Near the end a vietnamese boy come in with a prostitute and describe her:

Lei fa amore lungo lungo! Fuma sigaretta con miccia!

That you can translate literally as:

She does long long love! Smoke cigarette with fuse!

This tense haunted me and my friends for ages. There's nothing like a cigarette with a fuse. We did a lot of theories, and the most probable was "the fuse" was the rolled part of a joint. Maybe some old USA slang?

 

Tonight, having a lotta do, I've decided to read the original script of the movie.

The tense is quite different and say

Smoke cigarette with pussy!

What does it mean? Well, I did some research again and found that being able to smoke a cigarette with your vagina determine a strong contraption of muscles, so the organ is tight but strong. Against relaxed, flaccid muscles of an old prostitute.

Anyway, whatever. Now, how it happened such change in meaning?
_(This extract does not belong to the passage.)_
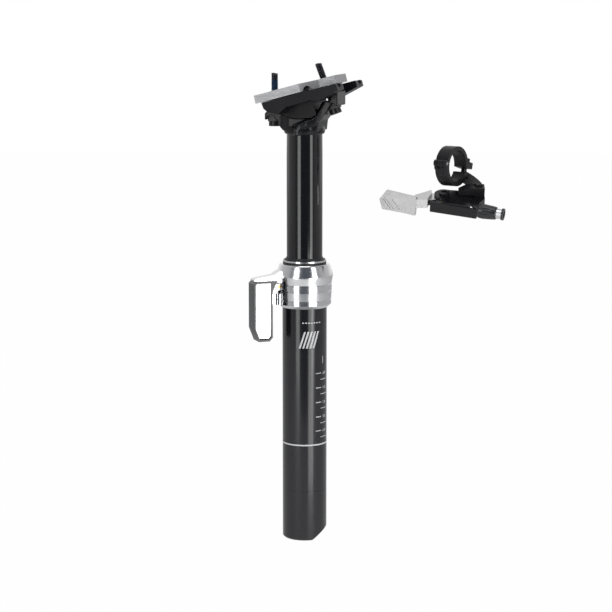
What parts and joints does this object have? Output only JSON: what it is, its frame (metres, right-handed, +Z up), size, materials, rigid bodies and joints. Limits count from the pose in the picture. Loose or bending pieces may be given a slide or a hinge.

I squeezed my brains up to his last cell, and I've come with an interestimg theory.

The dubber said 'MICCIA' trying to spell as a vietnamese - the voice is quite distorted.
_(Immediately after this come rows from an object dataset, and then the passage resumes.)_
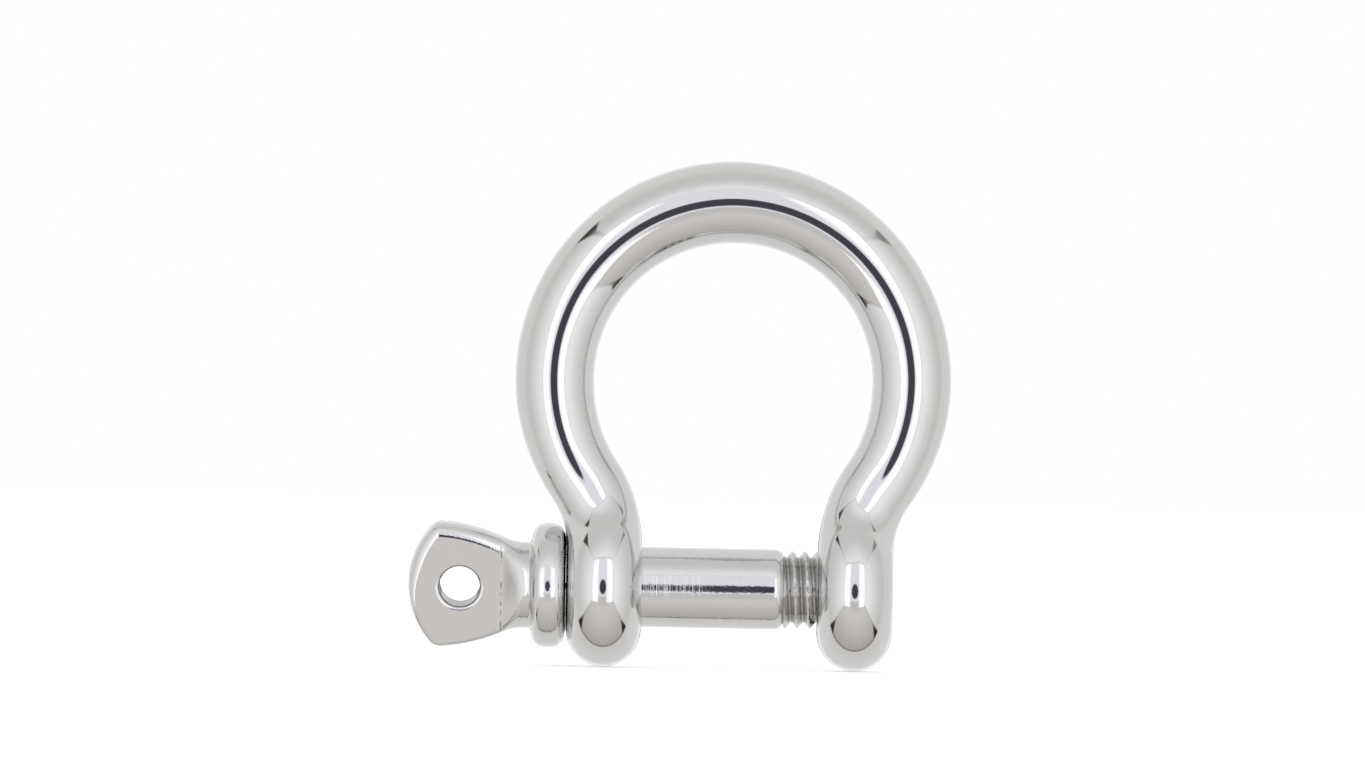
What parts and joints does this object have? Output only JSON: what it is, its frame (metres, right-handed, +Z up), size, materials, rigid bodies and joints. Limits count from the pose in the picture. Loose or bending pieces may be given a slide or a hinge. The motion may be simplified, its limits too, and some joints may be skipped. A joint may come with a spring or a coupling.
{
  "type": "bow shackle",
  "caption": "Small polished steel bow shackle with a collared screw pin that has a flat head and lanyard hole, for joining lines, blocks and sails.",
  "frame": {"origin": "on the pin's axis, midway between the two ears", "axes": "+X along the pin from its head towards the tapped ear, +Z up to the crown of the bow, Y across the bow"},
  "size_m": [0.0268, 0.008, 0.0253],
  "materials": {
    "bow_steel": "polished",
    "pin_steel": "polished"
  },
  "bodies": {
    "bow": {"bow": "bow_steel"},
    "pin": {"screw_pin": "pin_steel"}
  },
  "joints": [
    {"name": "pin_withdraw", "type": "slide", "parent": "bow", "child": "pin", "axis": [-1, 0, 0], "range_m": [0, 0.018]}
  ]
}
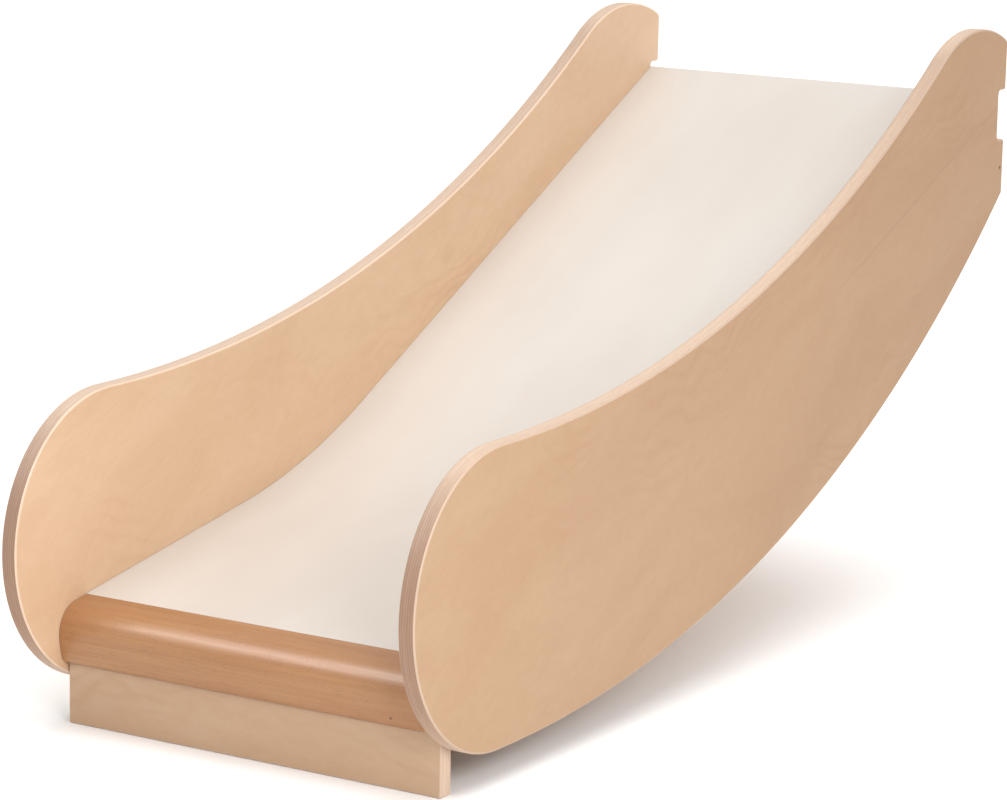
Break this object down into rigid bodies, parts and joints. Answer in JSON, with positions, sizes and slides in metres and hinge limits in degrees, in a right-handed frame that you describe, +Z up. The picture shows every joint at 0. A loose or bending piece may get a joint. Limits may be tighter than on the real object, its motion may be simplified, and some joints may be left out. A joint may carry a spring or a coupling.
{
  "type": "toddler slide",
  "caption": "Low wooden slide: curved plywood side panels with hook notches, bent bed with smooth facing, rounded nose bar and foot board; hooks onto a platform's rim.",
  "frame": {"origin": "where the platform's rim sits: centre line, plane of the hook notches' walls, level of the notches' upper faces", "axes": "+X across to the right seen from the foot of the slide, +Y from the foot up to the platform, +Z up"},
  "size_m": [0.48, 1.23, 0.6385],
  "materials": {
    "panel_ply": "satin lacquered birch plywood",
    "bed_ply": "plain birch plywood",
    "laminate": "satin cream laminate",
    "beech": "satin lacquered beech",
    "batten": "planed batten",
    "dowel": "plain turned beech",
    "screw": "zinc plated"
  },
  "bodies": {
    "root": {"side_panel_left": "panel_ply", "side_panel_right": "panel_ply", "bed_board": "bed_ply", "slide_facing": "laminate", "nose_bar": "beech", "foot_board": "panel_ply", "foot_cleat": "batten", "lower_rail": "batten", "upper_rail": "batten", "rear_rail": "bed_ply", "nose_dowel_left_1": "dowel", "nose_dowel_left_2": "dowel", "nose_dowel_right_1": "dowel", "nose_dowel_right_2": "dowel", "lower_rail_dowel_left_1": "dowel", "lower_rail_dowel_left_2": "dowel", "lower_rail_dowel_right_1": "dowel", "lower_rail_dowel_right_2": "dowel", "upper_rail_dowel_left_1": "dowel", "upper_rail_dowel_left_2": "dowel", "upper_rail_dowel_right_1": "dowel", "upper_rail_dowel_right_2": "dowel", "rear_rail_dowel_left_1": "dowel", "rear_rail_dowel_left_2": "dowel", "rear_rail_dowel_right_1": "dowel", "rear_rail_dowel_right_2": "dowel", "foot_dowel_1": "dowel", "foot_dowel_2": "dowel", "foot_dowel_3": "dowel", "lower_rail_screw_1": "screw", "lower_rail_screw_2": "screw", "upper_rail_screw_1": "screw", "upper_rail_screw_2": "screw", "cleat_screw_up_1": "screw", "cleat_screw_up_2": "screw", "cleat_screw_forward_1": "screw", "cleat_screw_forward_2": "screw"}
  },
  "joints": []
}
But the actual word, as written in the script was MICIA!

MICIA!

An italian term of endearment for pussy (you can translate it as "female cat" so... pussycat!!...so, "pussy")

Now the arcane was finally solved.

Lei fa amore lungo lungo! Fuma sigaretta con micia!

That translate as the original script! She smoke cigarette with pussy!

 

Wasn't that a good way of spending one hour of your life?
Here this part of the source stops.